→ **Task to carry out**
Reproduce each line exactly.

→ **Recorded information**
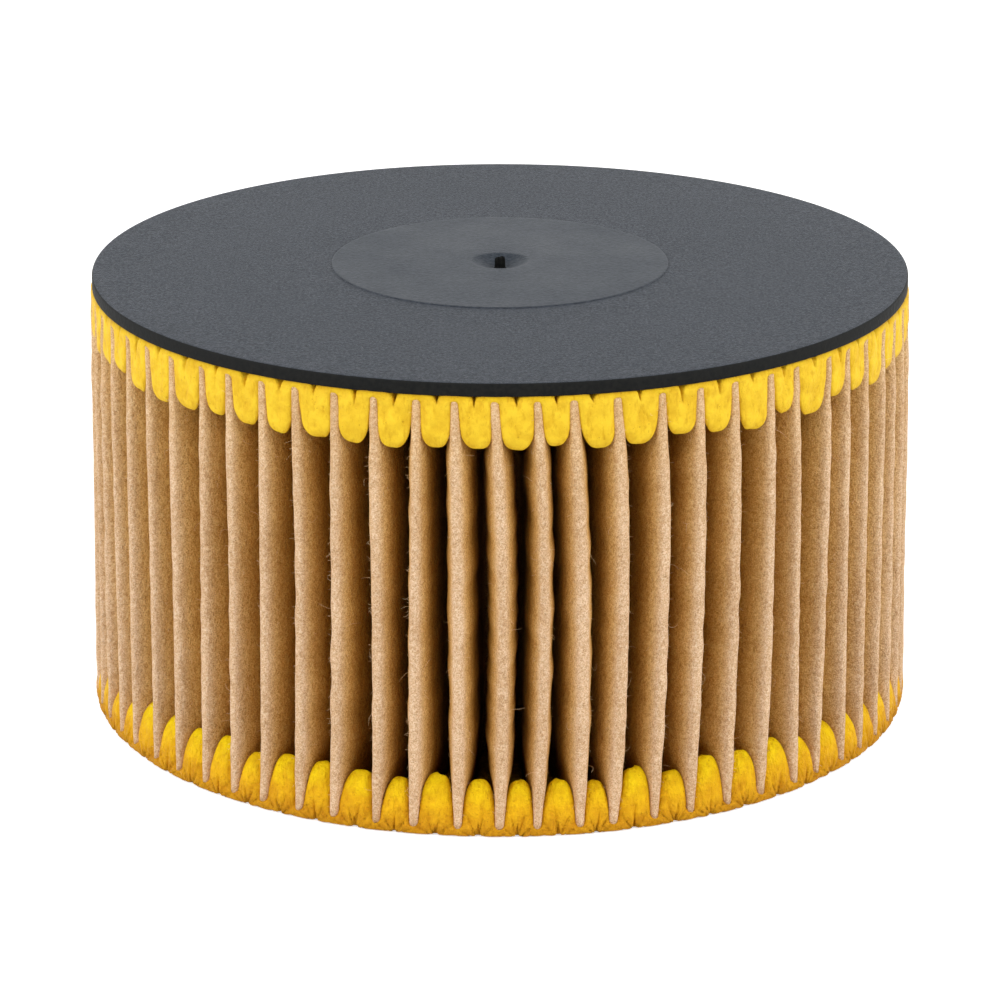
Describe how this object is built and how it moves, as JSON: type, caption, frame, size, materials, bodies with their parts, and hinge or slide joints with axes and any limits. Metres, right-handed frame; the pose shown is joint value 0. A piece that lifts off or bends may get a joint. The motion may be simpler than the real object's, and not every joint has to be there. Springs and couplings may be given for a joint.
{
  "type": "pleated filter element",
  "caption": "Round pleated filter element: folded web between poured seal beads, closed by a flat moulded end cap, open bore at the other end.",
  "frame": {"origin": "centre of the element's underside, on the lower seal bead's plane", "axes": "+Z along the element's axis from the open end to the end cap; a ridge of the folded web faces -Y"},
  "size_m": [0.1306, 0.1308, 0.0706],
  "materials": {
    "cap_moulding": "fine grain, matt",
    "filter_media": "felted, matt",
    "seal_compound": "smooth, satin",
    "core_moulding": "matt"
  },
  "bodies": {
    "root": {"end_cap": "cap_moulding", "filter_pleats": "filter_media", "upper_seal_bead": "seal_compound", "lower_seal_bead": "seal_compound", "support_core": "core_moulding"}
  },
  "joints": []
}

→ **Solution to this task**
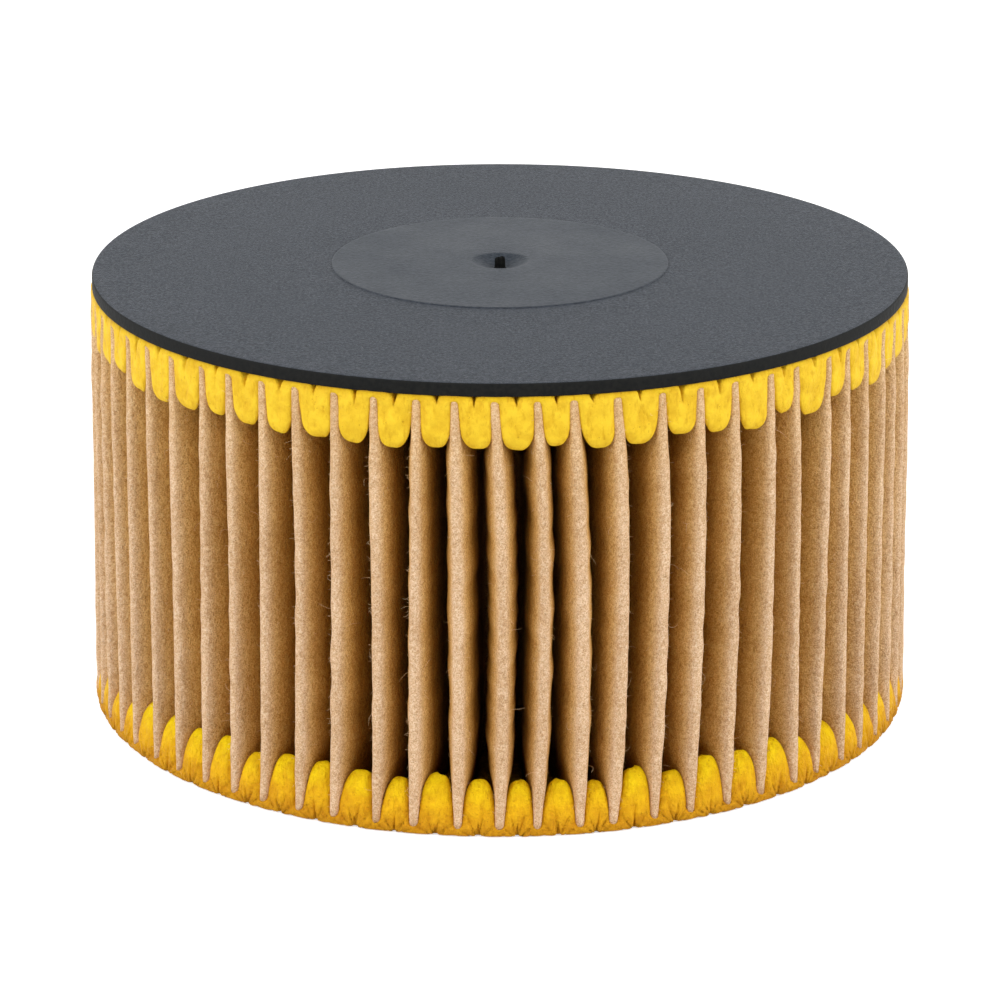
Describe how this object is built and how it moves, as JSON: type, caption, frame, size, materials, bodies with their parts, and hinge or slide joints with axes and any limits. Metres, right-handed frame; the pose shown is joint value 0. A piece that lifts off or bends may get a joint. The motion may be simpler than the real object's, and not every joint has to be there. Springs and couplings may be given for a joint.
{
  "type": "pleated filter element",
  "caption": "Round pleated filter element: folded web between poured seal beads, closed by a flat moulded end cap, open bore at the other end.",
  "frame": {"origin": "centre of the element's underside, on the lower seal bead's plane", "axes": "+Z along the element's axis from the open end to the end cap; a ridge of the folded web faces -Y"},
  "size_m": [0.1306, 0.1308, 0.0706],
  "materials": {
    "cap_moulding": "fine grain, matt",
    "filter_media": "felted, matt",
    "seal_compound": "smooth, satin",
    "core_moulding": "matt"
  },
  "bodies": {
    "root": {"end_cap": "cap_moulding", "filter_pleats": "filter_media", "upper_seal_bead": "seal_compound", "lower_seal_bead": "seal_compound", "support_core": "core_moulding"}
  },
  "joints": []
}